Tuesday, 26 April 2016

Freedom in Painting in Polruan with Ashley Hanson

7th -10th September 2016

The view of Polruan -  just above the Village Hall


 4 Day Course £250, 10 Places Only


We are delighted to introduce this new Freedom in Painting course set in the magical coastal village of Polruan, on the south coast of Cornwall. Your tutor Ashley Hanson is an acclaimed colourist and landscape artist and a member of the Newlyn Society of Artists. Our studio and base for the 4 days is the Village Hall ideally situated, overlooking the Fowey River, with an outside terrace providing a wonderful option to paint outside. There are also glorious panoramic views to the open sea behind. 

The Village Hall Studio

Course Information


The first morning will be spent getting to know Polruan. Ashley will take the group to a number of favourite viewpoints where artists will be encouraged to make studies, collecting information and ideas for paintings back in the studio. Over the 4 days there will be further drawing/painting sessions in Polruan and it's surrounds, including visits to Fowey across the river,(weather permitting).

View from sea level
Elizabeth sketching Polruan

With a combination of group exercises, demonstrations and discussions, Ashley will help artists develop and build on their paintings, finding their own personal interpretation of Polruan. Colour, mark-making, space and composition are all areas that will be explored and by working in a small group, Ashley will be able to offer plenty of one to one tuition. 

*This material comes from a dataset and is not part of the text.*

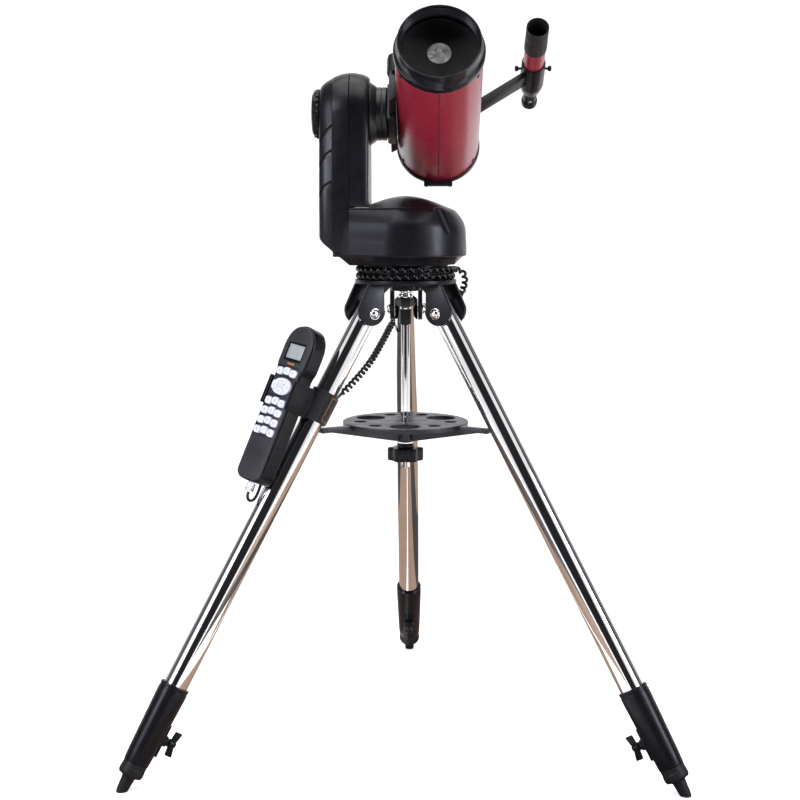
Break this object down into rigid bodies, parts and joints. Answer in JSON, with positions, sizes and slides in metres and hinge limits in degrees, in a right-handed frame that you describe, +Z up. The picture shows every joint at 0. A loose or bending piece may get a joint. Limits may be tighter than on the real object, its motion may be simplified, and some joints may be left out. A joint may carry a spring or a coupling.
{
  "type": "computerised telescope mount on tripod",
  "caption": "Single-arm altazimuth telescope mount on a folding chrome tripod, with a short red optical tube, finder, accessory tray and corded hand controller.",
  "frame": {"origin": "middle of the footprint of the three feet, on the floor", "axes": "+Z up, the optical tube looks toward -Y and 28 degrees up, +X to the right seen from in front of it"},
  "size_m": [0.7332, 0.6382, 0.988],
  "materials": {
    "black_plastic": "satin moulded plastic",
    "soft_black": "fine matt moulded plastic",
    "black_metal": "black satin coating",
    "rubber": "soft matt rubber",
    "chrome": "bright polished",
    "steel": "satin",
    "brass": "machined",
    "red_paint": "deep gloss",
    "glass": "coated optical glass",
    "clear_plastic": "clear moulded plastic",
    "mirror": "aluminised glass",
    "board": "solder mask",
    "silicone": "smooth silicone",
    "grey_plastic": "fine grained",
    "fabric": "woven webbing"
  },
  "bodies": {
    "root": {"tripod_head": "black_plastic", "hinge_bolt_back": "steel", "hinge_bolt_left": "steel", "hinge_bolt_right": "steel", "base_ring": "black_plastic", "azimuth_wheel": "brass", "cord_wrap": "rubber", "curly_cord": "rubber"},
    "mount_bolt": {"mount_bolt": "steel", "centre_rod": "chrome"},
    "tray": {"accessory_tray": "soft_black"},
    "tray_knob": {"tray_knob": "black_plastic"},
    "leg_back": {"leg_tube_back": "chrome", "leg_sleeve_back": "black_plastic"},
    "leg_back_extension": {"inner_tube_back": "chrome", "foot_back": "rubber"},
    "wing_screw_back": {"wing_screw_back": "black_plastic"},
    "leg_left": {"leg_tube_left": "chrome", "leg_sleeve_left": "black_plastic", "holder_strap": "fabric", "handset_holder": "black_plastic", "handset_body": "grey_plastic", "cord_tail": "rubber", "handset_plug": "clear_plastic"},
    "leg_left_extension": {"inner_tube_left": "chrome", "foot_left": "rubber"},
    "wing_screw_left": {"wing_screw_left": "black_plastic"},
    "leg_right": {"leg_tube_right": "chrome", "leg_sleeve_right": "black_plastic"},
    "leg_right_extension": {"inner_tube_right": "chrome", "foot_right": "rubber"},
    "wing_screw_right": {"wing_screw_right": "black_plastic"},
    "turntable": {"base_pan": "soft_black", "base_housing": "soft_black", "arm_frame": "steel", "arm_outer_cover": "soft_black", "arm_inner_cover": "soft_black", "circuit_board": "board", "azimuth_motor": "black_metal", "altitude_motor": "black_metal"},
    "azimuth_worm": {"azimuth_worm": "steel"},
    "altitude_worm": {"altitude_worm": "steel"},
    "scope": {"altitude_wheel": "brass", "altitude_hub": "black_metal", "saddle": "black_metal", "dovetail_bar": "black_metal", "optical_tube": "red_paint", "front_cell": "black_metal", "corrector_lens": "glass", "baffle_tube": "black_metal", "rear_cell": "black_metal", "finder_bracket": "black_plastic", "finder_tube": "red_paint"},
    "primary_mirror": {"primary_mirror": "mirror"},
    "clutch_knob": {"clutch_knob": "black_plastic"},
    "saddle_knob": {"saddle_knob": "black_plastic"},
    "focus_knob": {"focus_knob": "black_plastic"},
    "function_keys": {"function_keys": "silicone"},
    "arrow_pad": {"arrow_pad": "silicone"},
    "number_keys": {"number_keys": "silicone"}
  },
  "joints": [
    {"name": "mount_bolt_turn", "type": "hinge", "parent": "root", "child": "mount_bolt", "pos_m": [0, -0.10312, 0.61], "axis": [0, 0, 1], "continuous": true},
    {"name": "tray_drop", "type": "slide", "parent": "root", "child": "tray", "axis": [0, 0, -1], "range_m": [0, 0.3]},
    {"name": "tray_knob_turn", "type": "hinge", "parent": "tray", "child": "tray_knob", "pos_m": [0, -0.10312, 0.4], "axis": [0, 0, 1], "continuous": true},
    {"name": "fold_back", "type": "hinge", "parent": "root", "child": "leg_back", "pos_m": [0, -0.04383, 0.597], "axis": [-1, 0, 0], "range_deg": [0, 18.1]},
    {"name": "extend_back", "type": "slide", "parent": "leg_back", "child": "leg_back_extension", "axis": [0, 0.5105, -0.8599], "range_m": [0, 0.33]},
    {"name": "wing_screw_back_turn", "type": "hinge", "parent": "leg_back", "child": "wing_screw_back", "pos_m": [0, 0.24487, 0.05201], "axis": [0, -0.8599, -0.5105], "continuous": true},
    {"name": "fold_left", "type": "hinge", "parent": "root", "child": "leg_left", "pos_m": [-0.05135, -0.13278, 0.597], "axis": [0.5, -0.866, 0], "range_deg": [0, 18.1], "deforming": ["curly_cord"]},
    {"name": "extend_left", "type": "slide", "parent": "leg_left", "child": "leg_left_extension", "axis": [-0.4421, -0.2553, -0.8599], "range_m": [0, 0.33]},
    {"name": "wing_screw_left_turn", "type": "hinge", "parent": "leg_left", "child": "wing_screw_left", "pos_m": [-0.30138, -0.27712, 0.05201], "axis": [0.7447, 0.4299, -0.5105], "continuous": true},
    {"name": "fold_right", "type": "hinge", "parent": "root", "child": "leg_right", "pos_m": [0.05135, -0.13278, 0.597], "axis": [0.5, 0.866, 0], "range_deg": [0, 18.1]},
    {"name": "extend_right", "type": "slide", "parent": "leg_right", "child": "leg_right_extension", "axis": [0.4421, -0.2553, -0.8599], "range_m": [0, 0.33]},
    {"name": "wing_screw_right_turn", "type": "hinge", "parent": "leg_right", "child": "wing_screw_right", "pos_m": [0.30138, -0.27712, 0.05201], "axis": [-0.7447, 0.4299, -0.5105], "continuous": true},
    {"name": "azimuth", "type": "hinge", "parent": "root", "child": "turntable", "pos_m": [0, -0.10312, 0.677], "axis": [0, 0, 1], "continuous": true},
    {"name": "azimuth_worm_turn", "type": "hinge", "parent": "turntable", "child": "azimuth_worm", "pos_m": [0, -0.14772, 0.677], "axis": [1, 0, 0], "continuous": true},
    {"name": "altitude", "type": "hinge", "parent": "turntable", "child": "scope", "pos_m": [-0.04, -0.10312, 0.86], "axis": [-1, 0, 0], "range_deg": [-43, 61.5]},
    {"name": "altitude_worm_turn", "type": "hinge", "parent": "turntable", "child": "altitude_worm", "pos_m": [-0.0855, -0.10312, 0.8154], "axis": [0, 1, 0], "continuous": true},
    {"name": "clutch", "type": "hinge", "parent": "scope", "child": "clutch_knob", "pos_m": [-0.118, -0.10312, 0.86], "axis": [-1, 0, 0], "range_deg": [0, 120]},
    {"name": "saddle_knob_turn", "type": "hinge", "parent": "scope", "child": "saddle_knob", "pos_m": [-0.017, -0.08428, 0.89528], "axis": [0, 0.471, 0.8821], "continuous": true},
    {"name": "focus_knob_turn", "type": "hinge", "parent": "scope", "child": "focus_knob", "pos_m": [0.0738, -0.00455, 0.83231], "axis": [0, -0.8821, 0.471], "range_deg": [-720, 720]},
    {"name": "mirror_shift", "type": "slide", "parent": "scope", "child": "primary_mirror", "axis": [0, -0.8821, 0.471], "range_m": [-0.0015, 0.0015]},
    {"name": "function_keys_press", "type": "slide", "parent": "leg_left", "child": "function_keys", "axis": [0.6092, 0.6893, -0.392], "range_m": [0, 0.0008], "stiffness_N_per_m": 2000},
    {"name": "arrow_pad_press", "type": "slide", "parent": "leg_left", "child": "arrow_pad", "axis": [0.6092, 0.6893, -0.392], "range_m": [0, 0.0008], "stiffness_N_per_m": 2000},
    {"name": "number_keys_press", "type": "slide", "parent": "leg_left", "child": "number_keys", "axis": [0.6092, 0.6893, -0.392], "range_m": [0, 0.0008], "stiffness_N_per_m": 2000}
  ],
  "couplings": [
    {"joint": "fold_back", "follows": "tray_drop", "rad_per_m": 1.05},
    {"joint": "fold_left", "follows": "tray_drop", "rad_per_m": 1.05},
    {"joint": "fold_right", "follows": "tray_drop", "rad_per_m": 1.05},
    {"joint": "azimuth_worm_turn", "follows": "azimuth", "ratio": 40},
    {"joint": "altitude_worm_turn", "follows": "altitude", "ratio": 40},
    {"joint": "focus_knob_turn", "follows": "mirror_shift", "rad_per_m": 8333.3}
  ]
}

Ashley with Hazel Crawford


Cathy's Jeppesen's Polruan painting in progress





















Kate Watkins painting - Private Collection of Bridget Hills
Juliet Neill Hall's painting of Polruan



As with some of our other courses, Ashley will also be working on his own painting and using this as a teaching tool to demonstrate many of his tips and techniques. At the end of the 4 days the group will get the chance to discuss all the work made in a group critique. 

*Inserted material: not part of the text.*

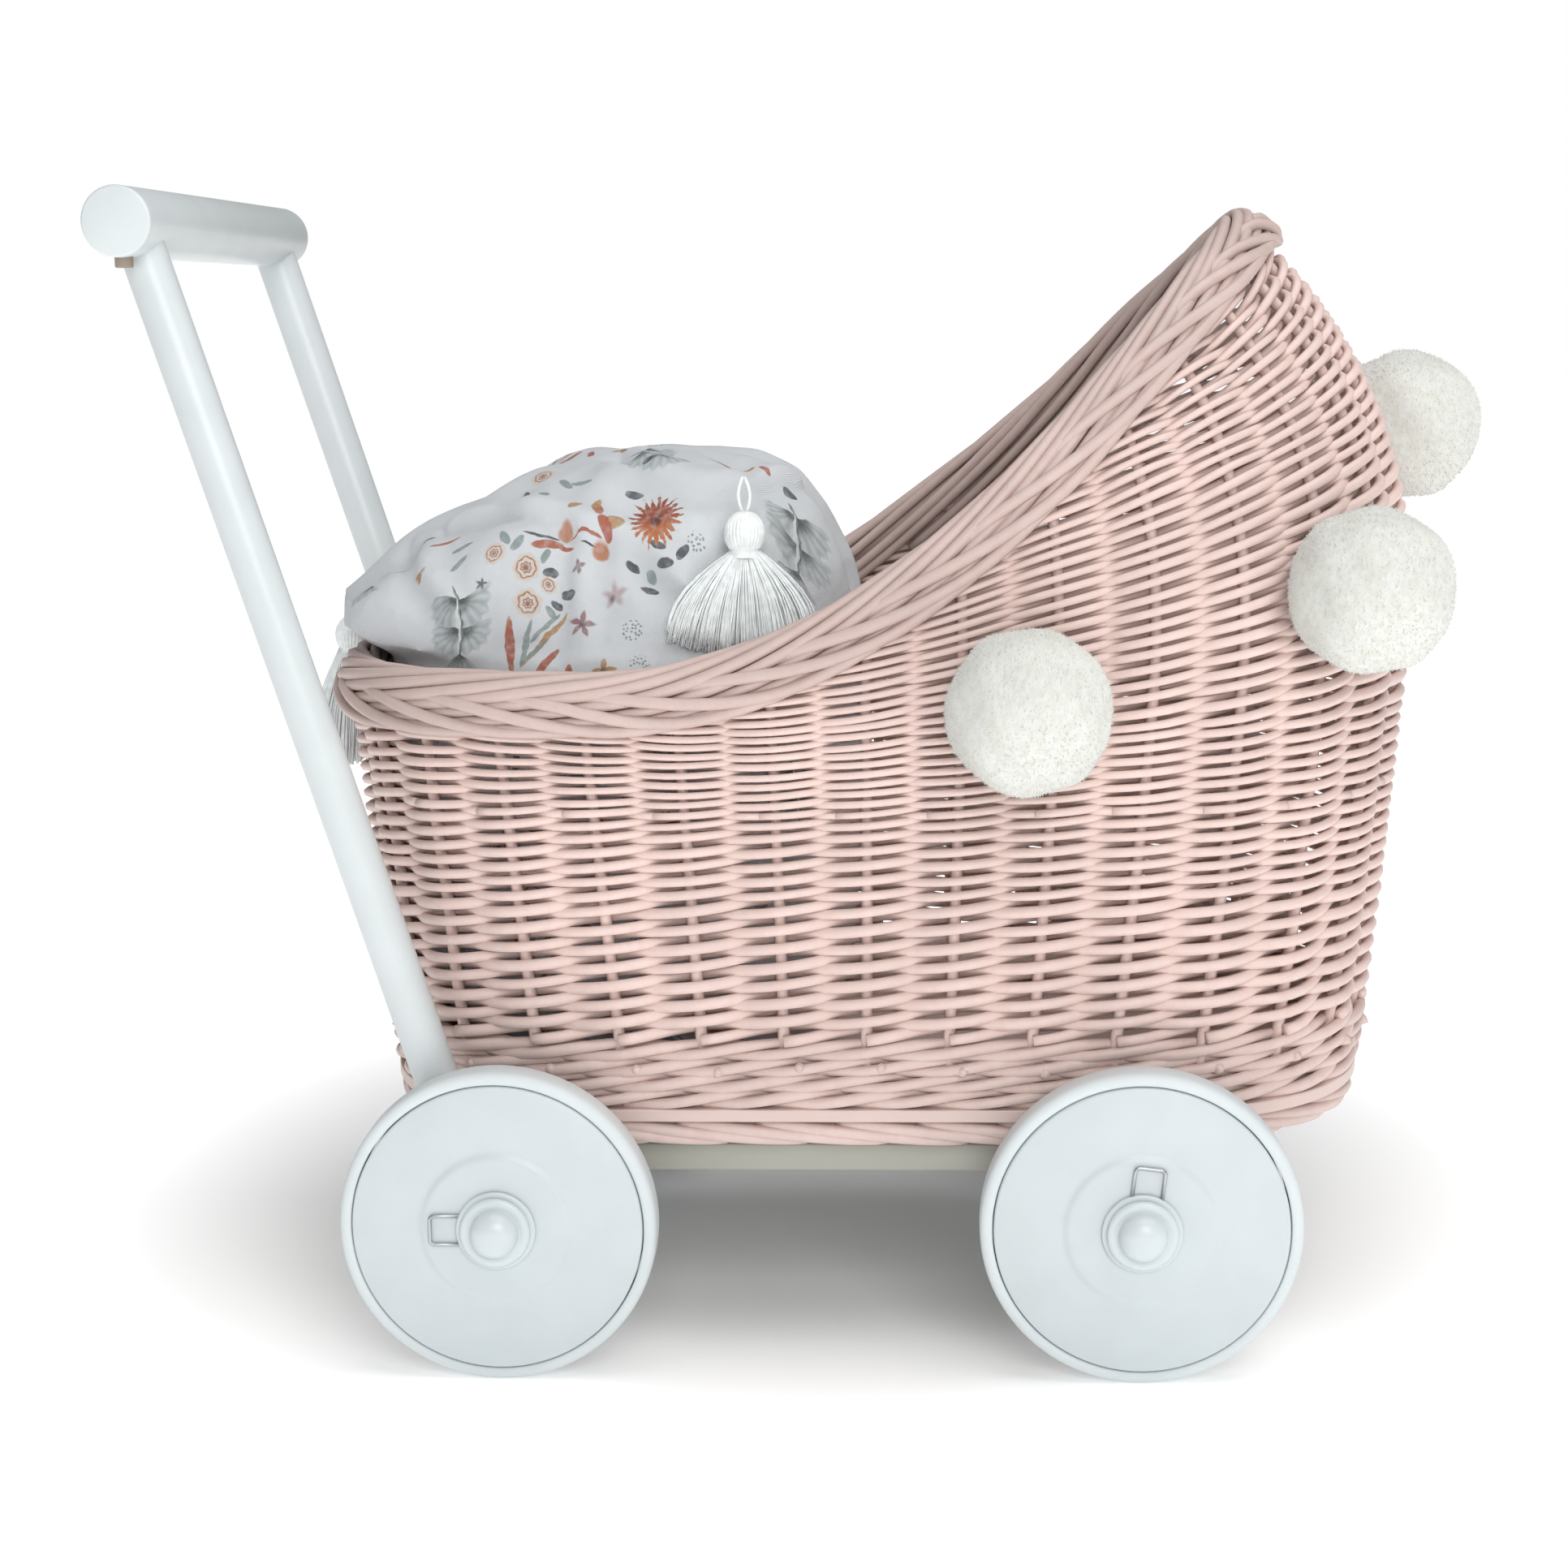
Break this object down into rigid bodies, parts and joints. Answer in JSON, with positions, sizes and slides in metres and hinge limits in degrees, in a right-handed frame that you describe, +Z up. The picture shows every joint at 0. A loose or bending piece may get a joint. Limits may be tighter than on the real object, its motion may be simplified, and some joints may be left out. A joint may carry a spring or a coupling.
{
  "type": "doll stroller",
  "caption": "Wicker doll stroller: a woven willow basket with a raised hood on a wooden chassis, with a push handle, pompoms and a printed padded blanket.",
  "frame": {"origin": "on the ground under the middle of the whole object's box", "axes": "+X forwards, towards the hood; +Y to the left; +Z up"},
  "size_m": [0.6208, 0.3838, 0.5203],
  "materials": {
    "painted_wood": "satin off-white paint on beech and plywood",
    "wheel_paint": "smooth satin white paint",
    "tyre": "matt white rubber",
    "steel": "plain zinc-plated steel",
    "willow": "peeled willow, painted powder pink, satin",
    "pompom_yarn": "cut wool yarn, off-white",
    "tassel_yarn": "fine cotton yarn, white",
    "printed_cotton": "white cotton with a watercolour flower print"
  },
  "bodies": {
    "pram": {"base_board": "painted_wood", "rear_axle_beam": "painted_wood", "front_axle_beam": "painted_wood", "grip_bar": "painted_wood", "handle_rod_right": "painted_wood", "handle_rod_left": "painted_wood", "spacer_rear_right": "steel", "hub_washer_rear_right": "wheel_paint", "hub_cap_rear_right": "wheel_paint", "hub_clip_rear_right": "steel", "spacer_rear_left": "steel", "hub_washer_rear_left": "wheel_paint", "hub_cap_rear_left": "wheel_paint", "hub_clip_rear_left": "steel", "spacer_front_right": "steel", "hub_washer_front_right": "wheel_paint", "hub_cap_front_right": "wheel_paint", "hub_clip_front_right": "steel", "spacer_front_left": "steel", "hub_washer_front_left": "wheel_paint", "hub_cap_front_left": "wheel_paint", "hub_clip_front_left": "steel", "rear_axle": "steel", "front_axle": "steel", "grip_peg_right": "steel", "grip_peg_left": "steel", "handle_bolt_right": "steel", "handle_bolt_left": "steel", "basket_screw_1": "steel", "basket_screw_2": "steel", "basket_screw_3": "steel", "basket_screw_4": "steel", "beam_screw_1": "steel", "beam_screw_2": "steel", "beam_screw_3": "steel", "beam_screw_4": "steel", "basket_floor": "willow", "foot_border": "willow", "waling_band": "willow", "basket_wall": "willow", "rim_border": "willow", "pompom_1": "pompom_yarn", "pompom_2": "pompom_yarn", "pompom_3": "pompom_yarn", "pompom_4": "pompom_yarn", "pompom_5": "pompom_yarn"},
    "wheel_rear_right_body": {"wheel_rear_right": "wheel_paint", "tyre_rear_right": "tyre"},
    "wheel_rear_left_body": {"wheel_rear_left": "wheel_paint", "tyre_rear_left": "tyre"},
    "wheel_front_right_body": {"wheel_front_right": "wheel_paint", "tyre_front_right": "tyre"},
    "wheel_front_left_body": {"wheel_front_left": "wheel_paint", "tyre_front_left": "tyre"},
    "bedding": {"blanket": "printed_cotton", "tassel_right": "tassel_yarn"},
    "hanging_tassel": {"tassel_rear": "tassel_yarn"}
  },
  "joints": [
    {"name": "wheel_rear_right_spin", "type": "hinge", "parent": "pram", "child": "wheel_rear_right_body", "pos_m": [-0.1469, 0, 0.07], "axis": [0, 1, 0], "continuous": true},
    {"name": "wheel_rear_left_spin", "type": "hinge", "parent": "pram", "child": "wheel_rear_left_body", "pos_m": [-0.1469, 0, 0.07], "axis": [0, 1, 0], "continuous": true},
    {"name": "wheel_front_right_spin", "type": "hinge", "parent": "pram", "child": "wheel_front_right_body", "pos_m": [0.1341, 0, 0.07], "axis": [0, 1, 0], "continuous": true},
    {"name": "wheel_front_left_spin", "type": "hinge", "parent": "pram", "child": "wheel_front_left_body", "pos_m": [0.1341, 0, 0.07], "axis": [0, 1, 0], "continuous": true},
    {"name": "bedding_lift", "type": "slide", "parent": "pram", "child": "bedding", "axis": [0, 0, 1], "range_m": [0, 0.25]},
    {"name": "hanging_tassel_swing", "type": "hinge", "parent": "bedding", "child": "hanging_tassel", "pos_m": [-0.2439, 0.05, 0.326], "axis": [1, 0, 0], "range_deg": [0, 30]}
  ]
}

Fowey River 1 - Ashley Hanson


This course is suitable for painters of all abilities who wish to enhance their creativity.

Ashley looks forward to sharing his wide knowledge and passion for colour and oils/acrylics with the group.

Polruan




Your Tutor


Ashley has over 30 years experience as a professional artist. This combined with his teaching as a Visiting Lecturer at Canterbury Christchurch University and the National Academy of Art, Bergen , Norway ensures the teaching you will receive throughout the course will be of the highest standard. In addition he has run many popular and successful workshops of his own around the UK.

Ashley's paintings have been shown nationally and internationally. His work has been selected for thr Royal Academy Summer Exhibition, the Discerning Eye and the National Open art Exhibition. Last year he was short listed for the Connect2Colour Art Prize at Lacey Contemporary Galley in London and he has been a recipient of the Boise Travel Scholarship form the Slade School of Art and is a former prizewinner of the Hunting Art Prizes.

Accommodation


You can find a variety of accommodation options, including bed and breakfast, self-catering and camping in Polruan, see the village website here for further details. Alternatively Coldharbour Farm, in Bodmin (approx 40 minute drive) offers comfortable, affordable accommodation.

To Book


Email denise@ashleyhanson.co.uk or call 01208 77656. A £70 deposit is required at time of booking and the balance is due 8 weeks prior  to the start of the course.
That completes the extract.